Malala’s father: I dream of helping more school students in Pakistan

Girls' education

The father of education campaigner Malala Yousafzai has told how he dreams of returning to Pakistan one day to run his own school again.

Ziauddin Yousafzai confessed that he still struggles with having to leave his homeland in the wake of his daughter’s shooting by the Taliban in 2012.

He said he had realised his dream of setting up a school in Swat Valley, which grew from a handful of students to an enrollment of more than 1100. But – since moving to England with his family after Malala needed lifesaving surgery – his “realities had turned into dreams”. He added: “I am now struggling to turn my dreams back to my realities”.

Mr Yousafzai said he wants eventually to return to the area and to the school he opened in 1994, three years before Nobel Peace Prize winner Malala was born. He added: “That is the only hope we are living for. I will go back and we must go back.”

He spoke about his daughter and her campaign for girls’ education in a programme on BBC radio which is part of a series exploring the issues around family legacies.

Malala receives her Nobel Peace Prize in Oslo

Mr Yousafzai was a campaigner in his own right long before Malala became the most famous schoolgirl in the world for surviving the Taliban attack and telling the first Youth Takeover of the United Nations in 2013 – organised by A World at School and their hundreds of global youth ambassadors – that “One child, one teacher, one pen and one book can change the world.” He had campaigned in Swat for education rights, as well as over the environment and democracy. Talking about resisting the “Talibanisation” of his community, he said: “We were demanding more schools and they were destroying the already existing schools. It was very difficult for me to keep silent.”

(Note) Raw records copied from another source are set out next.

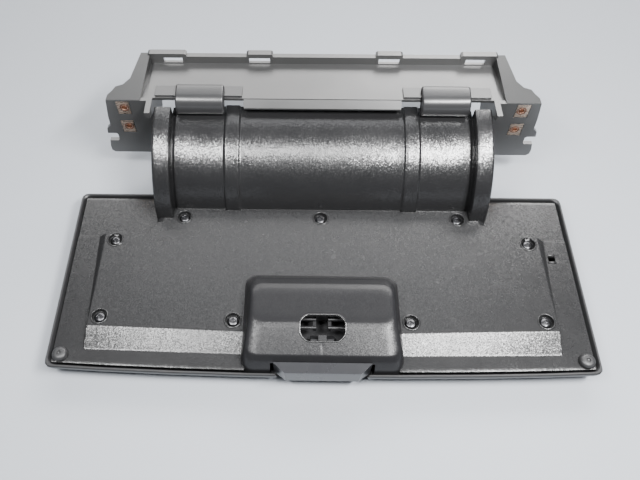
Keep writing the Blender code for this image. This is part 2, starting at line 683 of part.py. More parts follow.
dash_bracket()
drum()
outer_skin()
inner_panel()
panel_screws()
housing_screws()
clip_nuts()
latch_housing()
latch_bolt()
pull_handle()
handle_pivot_pin()
handle_spring()
for side in (1, -1):
    guide_hook(side)
    hinge_side(side)
    bumper(side)
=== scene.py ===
# %% [markdown]
# # A glove box lid with its hinge bracket
#
# The lid lies on its outer face, fully open. Behind it stands the bracket that bolts to the dashboard,
# and between them the quarter-round drum that rolls under two guide hooks. Everything is black moulded
# plastic, so the looks depend on edges that catch the light and on the grain of each moulding.

import json
from math import radians

import bmesh
import bpy
import numpy as np
from mathutils import Matrix, Vector


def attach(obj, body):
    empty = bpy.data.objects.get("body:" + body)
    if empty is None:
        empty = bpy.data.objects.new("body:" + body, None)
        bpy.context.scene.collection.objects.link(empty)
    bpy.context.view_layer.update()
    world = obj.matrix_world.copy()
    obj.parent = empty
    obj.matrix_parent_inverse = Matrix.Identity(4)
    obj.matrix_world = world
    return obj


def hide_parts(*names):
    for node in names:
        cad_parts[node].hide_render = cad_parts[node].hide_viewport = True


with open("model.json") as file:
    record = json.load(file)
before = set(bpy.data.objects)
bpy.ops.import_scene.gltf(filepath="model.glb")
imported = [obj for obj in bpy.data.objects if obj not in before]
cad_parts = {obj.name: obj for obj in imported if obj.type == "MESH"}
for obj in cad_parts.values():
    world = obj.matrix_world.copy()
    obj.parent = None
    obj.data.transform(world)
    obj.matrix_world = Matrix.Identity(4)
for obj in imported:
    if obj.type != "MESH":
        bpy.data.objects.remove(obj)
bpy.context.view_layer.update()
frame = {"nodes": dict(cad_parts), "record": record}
body_of_node = {
    node: body for body, nodes in frame["record"]["behaviour"]["bodies"].items() for node in nodes
}
hinge = next(j for j in frame["record"]["behaviour"]["joints"] if j["name"] == "lid_hinge")
AXIS = np.array(hinge["pos_m"])
MM = 0.001
print("hinge axis at", AXIS)

# %% [markdown]
# ## Where things are
#
# The pieces are drawn in millimetres from the hinge axis, because the drum, the hooks and the bracket are
# all laid out round it: x to the right, y back, z up from the surface under the lid. One function
# turns such points into the scene's metres.


# %% Placing
def metres(points):
    """Millimetres from the hinge axis in x and y, and from the ground in z, to scene metres."""
    return np.asarray(points, float) * MM + np.array([0, AXIS[1], 0])


def new_piece(name, points, faces, finish, body, smooth=30):
    """A mesh of points in millimetres, shaded smooth up to an angle, that rides on a body."""
    mesh = bpy.data.meshes.new(name)
    mesh.from_pydata(metres(points).tolist(), [], faces)
    mesh.validate()
    piece = bpy.data.objects.new(name, mesh)
    bpy.context.scene.collection.objects.link(piece)
    bm = bmesh.new()
    bm.from_mesh(mesh)
    bmesh.ops.remove_doubles(bm, verts=bm.verts, dist=2e-6)
    bmesh.ops.recalc_face_normals(bm, faces=bm.faces)
    bm.to_mesh(mesh)
    bm.free()
    mesh.materials.append(finish)
    mesh.shade_smooth()
    mesh.set_sharp_from_angle(angle=radians(smooth))
    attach(piece, body)
    return piece


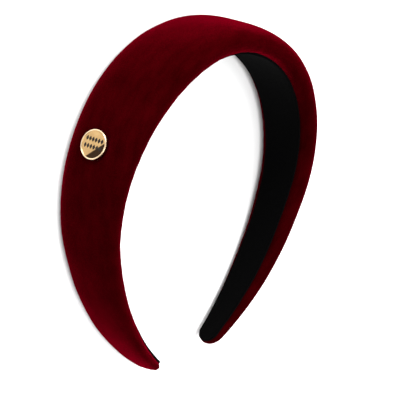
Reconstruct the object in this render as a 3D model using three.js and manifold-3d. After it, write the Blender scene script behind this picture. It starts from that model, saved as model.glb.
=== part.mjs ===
// A wide padded velvet headband with a small round metal badge, in millimetres and +Z up. It lies on its side on
// the plane z = 0, with its front edge on top, its back edge pressed a little flat where it touches the plane, and
// its crown towards +Y. The pieces are shaped as the band is worn, x across the head, y towards the back of the
// head and z up to the crown, and a group then lays them down. The origin is at the middle of the bounding box's
// underside.

import * as THREE from 'three';
import { LoftGeometry } from 'three/addons/geometries/LoftGeometry.js';
import { mergeVertices } from 'three/addons/utils/BufferGeometryUtils.js';
import Module from 'manifold-3d';

// The band's inner line, from the middle of the crown down to a tip: an arc over the head, then a flatter one.
const CROWN_RADIUS = 66;
const CROWN_SWEEP = 103.5; // degrees
const LIMB_RADIUS = 141;
const LIMB_SWEEP = 36;

// How the limbs depart from a flat hoop: they bow towards the front, and turn their inner face to the back.
const LIMB_BOW = 1;
const TIP_TWIST = 10.5; // degrees

// The padded band, velvet over sponge.
const CROWN_WIDTH = 39.5;
const TIP_WIDTH = 12.6;
const CROWN_THICKNESS = 12;
const TIP_THICKNESS = 4;

// How it tapers. along is a share of the way from the middle of the crown to a tip, and width and thickness are
// shares of the way from the tip's size to the crown's.
const TAPER = [
  { along: 0.0, width: 1.0, thickness: 1.0 },
  { along: 0.2, width: 0.97, thickness: 0.99 },
  { along: 0.4, width: 0.79, thickness: 0.92 },
  { along: 0.6, width: 0.57, thickness: 0.81 },
  { along: 0.8, width: 0.38, thickness: 0.47 },
  { along: 1.0, width: 0.0, thickness: 0.0 },
];

// Its section: the share of the thickness where it is widest, and how square its dome is, where 2 is an ellipse.
const WIDEST_AT = 0.42;
const DOME_POWER = 2.8;
const DOME_STEPS = 14;
const ROLL_STEPS = 3;
const SECTION_SPACING = 6.5;
const TIP_STEPS = 6;

// The flannel lining, glued over the turned-in velvet on the inner face. Over the crown it stops short of the
// inner flat's edges by the inset, and towards the tips it comes to go past them by the reach. It ends the end gap
// short of the band's own ends.
const LINING_THICKNESS = 1;
const LINING_CROWN_INSET = 0.4;
const LINING_TIP_REACH = 0.8;
const LINING_END_GAP = 0.2;

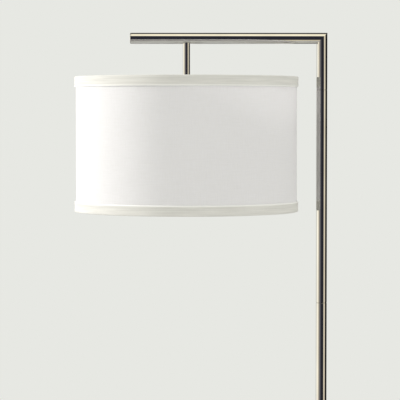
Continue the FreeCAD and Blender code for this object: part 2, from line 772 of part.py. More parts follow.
def make_lead():
    """Two-core lead from the outlet bushing to the lampholder, in straight runs and tangent arcs."""
    low = s.lead_height.number
    level = (arm_z + lead_rise).number
    drop = stem_x.number
    start = FreeCAD.Vector(0, (cover_r - s.cover_wall - s.bushing_length / 2).number, low)
    end = FreeCAD.Vector(drop, 0, holder_top.number)
    route = [
        start, FreeCAD.Vector(0, 0, low), FreeCAD.Vector(0, 0, level),
        FreeCAD.Vector(drop, 0, level), end,
    ]
    base_bend = nut_bottom - s.thread_tail - s.lead_height
    stem_bend = lead_rise + s.saddle_top
    radii = [base_bend.number, s.lead_corner.number, stem_bend.number]
    print("lead radii", radii)
    edges = []
    previous = start
    for index, radius in enumerate(radii):
        point = route[index + 1]
        into = (point - route[index]).normalize()
        out = (route[index + 2] - point).normalize()
        first = point - into * radius
        last = point + out * radius
        middle = point + (out - into) * radius * (1 - math.sqrt(0.5))
        edges.append(Part.LineSegment(previous, first).toShape())
        edges.append(Part.Arc(first, middle, last).toShape())
        previous = last
    edges.append(Part.LineSegment(previous, end).toShape())
    path = Part.Wire(edges)
    section = Part.Wire([Part.Circle(start, FreeCAD.Vector(0, 1, 0), lead_r.number).toShape()])
    lead = doc.addObject("Part::Feature", "supply_lead")
    lead.Shape = path.makePipeShell([section], True, True)
    lead.Placement = FreeCAD.Placement()
    expected = path.Length * math.pi * lead_r.number ** 2
    print("lead length", round(path.Length, 1), "volume ratio", round(lead.Shape.Volume / expected, 4))
    keep(lead, "supply_lead")


def check_and_write():
    doc.recompute()
    for item in doc.Objects:
        if "Invalid" in item.State or "Error" in item.State:
            raise RuntimeError(f"{item.Label} did not build: {item.State}")
    for piece in PIECES:
        if piece.Shape.isNull() or not piece.Shape.isValid() or not piece.Shape.Solids:
            raise RuntimeError(f"{piece.Label} is not a valid solid")
    os.makedirs("parts", exist_ok=True)
    for piece in PIECES:
        piece.Shape.exportStep(f"parts/{piece.Label}.step")
    print(len(PIECES), "pieces written")


make_base()
make_pole()
make_arm()
make_stem()
make_lampholder()
make_switch()
make_bulb()
make_shade()
make_lead()
check_and_write()
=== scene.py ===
"""Floor lamp with a bright nickel tube arm and a linen drum shade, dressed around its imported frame.

Everything is in metres. Places come from the frame's nodes; MM turns a maker's millimetres into metres.
"""
import json
import math

import bpy
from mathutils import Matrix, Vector, noise


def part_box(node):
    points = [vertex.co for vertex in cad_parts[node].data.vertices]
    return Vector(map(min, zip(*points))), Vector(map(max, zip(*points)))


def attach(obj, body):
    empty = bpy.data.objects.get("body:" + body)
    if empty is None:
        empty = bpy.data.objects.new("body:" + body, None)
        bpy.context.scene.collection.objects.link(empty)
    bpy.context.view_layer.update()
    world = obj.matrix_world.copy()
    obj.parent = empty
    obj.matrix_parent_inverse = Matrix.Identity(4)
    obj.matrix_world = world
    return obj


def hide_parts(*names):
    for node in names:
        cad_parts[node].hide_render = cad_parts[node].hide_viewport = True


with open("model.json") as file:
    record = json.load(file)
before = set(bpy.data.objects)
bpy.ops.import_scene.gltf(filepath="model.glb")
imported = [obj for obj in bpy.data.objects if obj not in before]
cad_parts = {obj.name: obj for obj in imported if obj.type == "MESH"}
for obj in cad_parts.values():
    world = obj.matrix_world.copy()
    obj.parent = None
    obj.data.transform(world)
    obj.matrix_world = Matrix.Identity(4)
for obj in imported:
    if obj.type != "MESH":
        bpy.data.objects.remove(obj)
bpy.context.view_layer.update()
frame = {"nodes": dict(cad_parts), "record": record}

MM = 0.001
TURN = 2 * math.pi
SHADE = "shade"


# places read from the frame -----------------------------------------------------------------

def centre(node):
    low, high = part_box(node)
    return (Vector(low) + Vector(high)) / 2


def half_width(node):
    low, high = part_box(node)
    return (high[1] - low[1]) / 2


ARM = centre("arm_tube")
DRUM = centre("shade_fabric")
DRUM_LOW, DRUM_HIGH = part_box("shade_fabric")[0][2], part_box("shade_fabric")[1][2]
CLOTH_R = half_width("shade_fabric")
LINER_R = half_width("shade_liner")
TAPE_R = half_width("top_tape")
RIM_LOW, RIM_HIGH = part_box("bottom_tape")[0][2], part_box("top_tape")[1][2]
TAPE_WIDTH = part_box("bottom_tape")[1][2] - RIM_LOW
LINER_WALL = 1.2 * MM
SEAM_ANGLE = math.radians(97)      # where the drum's two ends are lapped, at the back


# nodes --------------------------------------------------------------------------------------

def colour(code):
    """Linear colour of an sRGB hex value."""
    channels = [int(code[i:i + 2], 16) / 255 for i in (1, 3, 5)]
    return (*[c / 12.92 if c <= 0.04045 else ((c + 0.055) / 1.055) ** 2.4 for c in channels], 1.0)


def add(tree, kind, inputs=None, stops=None, **settings):
    """One node. An input takes a value, a node's first output or a named output; stops fill a ramp."""
    made = tree.nodes.new(kind)
    for name, value in settings.items():
        setattr(made, name, value)
    for name, value in (inputs or {}).items():
        if isinstance(value, bpy.types.Node):
            value = value.outputs[0]
        if isinstance(value, bpy.types.NodeSocket):
            tree.links.new(value, made.inputs[name])
        else:
            made.inputs[name].default_value = value
    if stops:
        elements = made.color_ramp.elements
        elements[0].position, elements[0].color = stops[0][0], colour(stops[0][1])
        elements[1].position, elements[1].color = stops[-1][0], colour(stops[-1][1])
        for place, code in stops[1:-1]:
            elements.new(place).color = colour(code)
    return made


def begin(name):
    """An empty material, its tree, and the object-space place that its patterns are drawn in."""
    made = bpy.data.materials.new(name)
    made.use_nodes = True
    made.node_tree.nodes.clear()
    return made, made.node_tree, add(made.node_tree, "ShaderNodeTexCoord").outputs["Object"]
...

Mr Yousafzai dreamed of starting his own school. He explained: “It was very challenging in the beginning. I had three or four students and a very small building and I was the sweeper, the manager, the teacher, the director. I was everything.”

He also told the BBC programme about encouraging Malala to campaign for girls’ education. Asked if he felt guilty when she was shot, he said his wife Tor Pekai had persuaded him he had stood up for the right things and that the attack was not his fault.

He said he was speaking at a school association rally when he heard how Malala and her friends had been injured on their school bus. He told how  he saw her in a hospital casualty area and added: “She was lying on the bed and when I looked at her it was so difficult. I just kissed her on her forehead and her cheeks and I told her that you are my brave daughter, I am proud of you.”